Moreover, with the emergence of war journalism through social media, war has a much more pronounced presence in our lives. Until recently, the Islamic State of Iraq and Syria (ISIS) owned a Twitter account that published battle information and combat videos. Similarly, combat footage is frequently sent from the helmets of U.S. soldiers straight to news and online sources: Suddenly, war is in our living rooms and computer screens.

Martha Rosler, a contemporary artist known for her photo collages and paintings, documents this phenomenon in her series “Bringing the War Home: House Beautiful.”  Compared to the dark, austere style of Lewen’s work, Rosler’s colorful collages depict idyllic living rooms and kitchens that are interrupted by soldiers pasted in. One of her more famous works currently on display at the Art Institute of Chicago features a set of doorways blocked by men in U.S. Army fatigues. These imposing figures have no shadows, don’t look towards the viewer, yet they dominate the frame. Something that is not truly there still governs our thoughts and influences our lives. Sound familiar?

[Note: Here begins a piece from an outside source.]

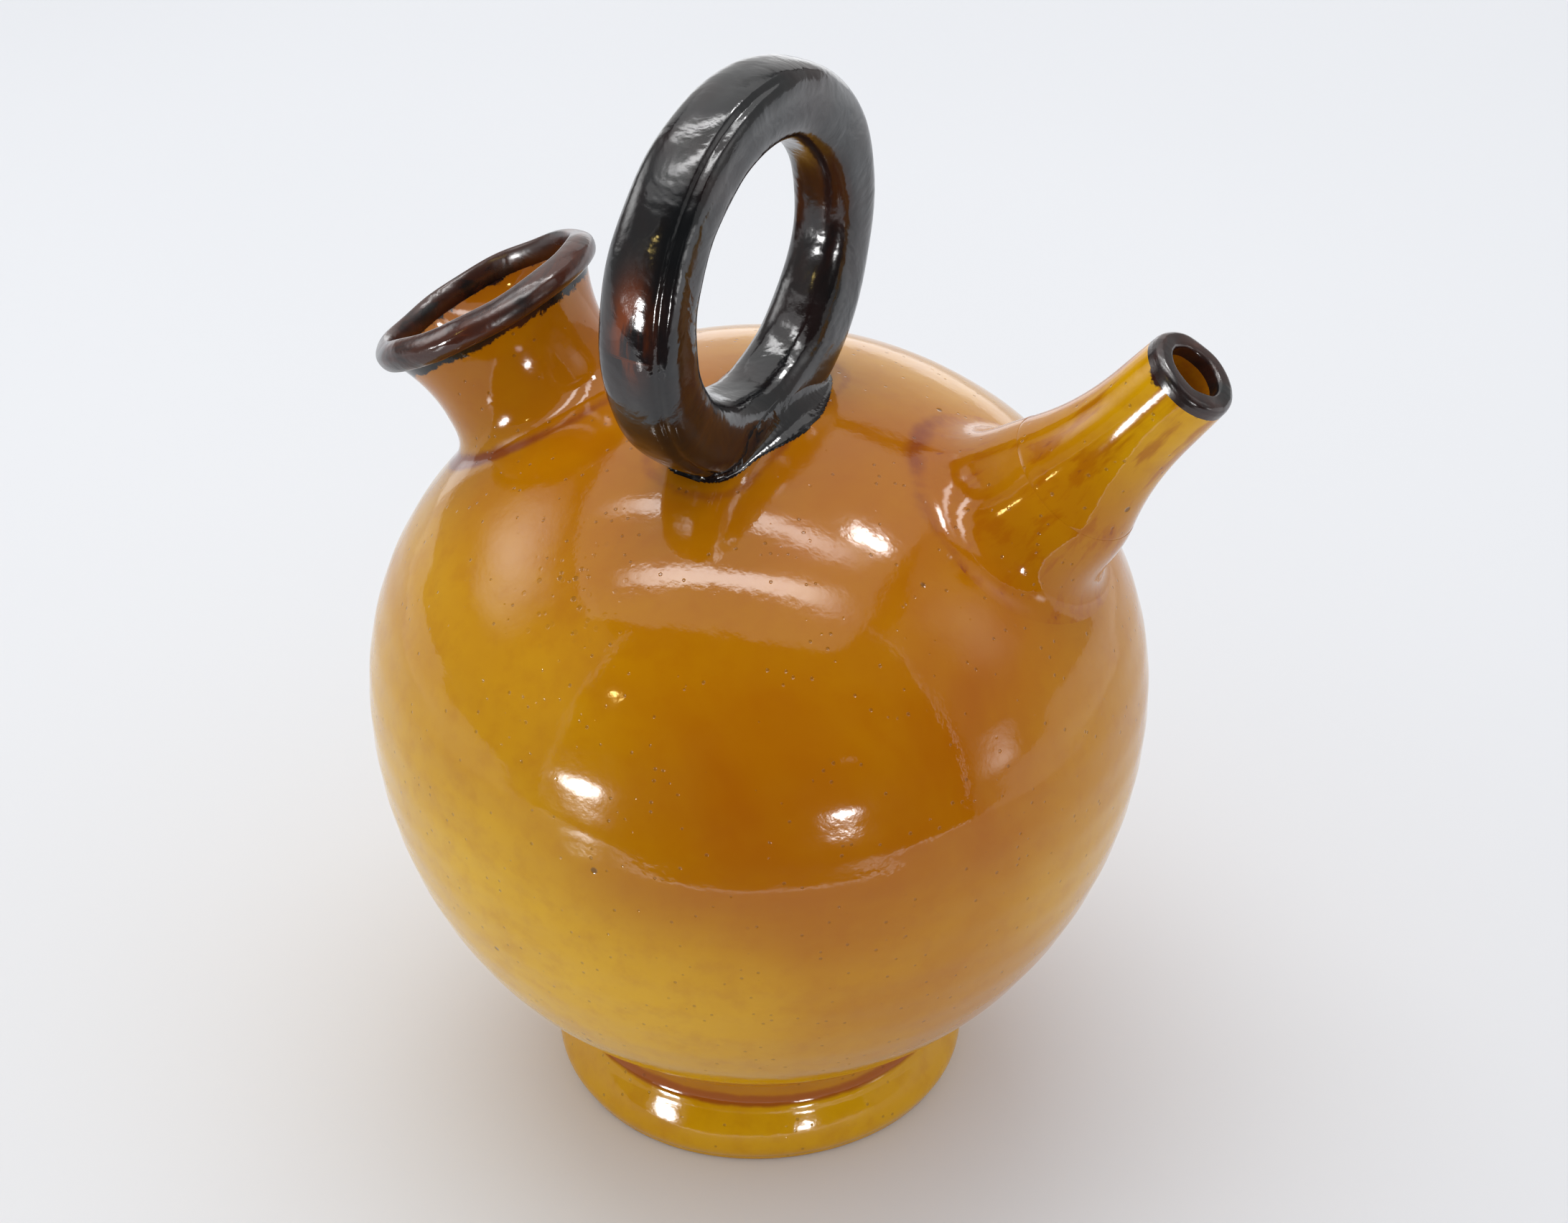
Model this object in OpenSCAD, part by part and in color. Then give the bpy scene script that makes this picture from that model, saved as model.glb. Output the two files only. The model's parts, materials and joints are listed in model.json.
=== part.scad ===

It’s easy to feel afraid in times of war. Although war has shifted insofar as enemies and conflicts are concerned, the way we fight and our attitudes towards war — the atmosphere of fear that pervades our homes — remains; perhaps due to the prevalence of media in our lives. Shootings, bombings, and terrorist attacks plague TV screens and computer monitors. The bayonets and rifles depicted in “Parade?” Today, they would be military drones, airplanes, and battleships that bombard a target miles away.

In the wake of tragedies past, and in anticipation of war careening towards us, there is no “right” response, only a human one. As artists, Americans, or just people, we can only do our best to find out what that is — and keep living our lives.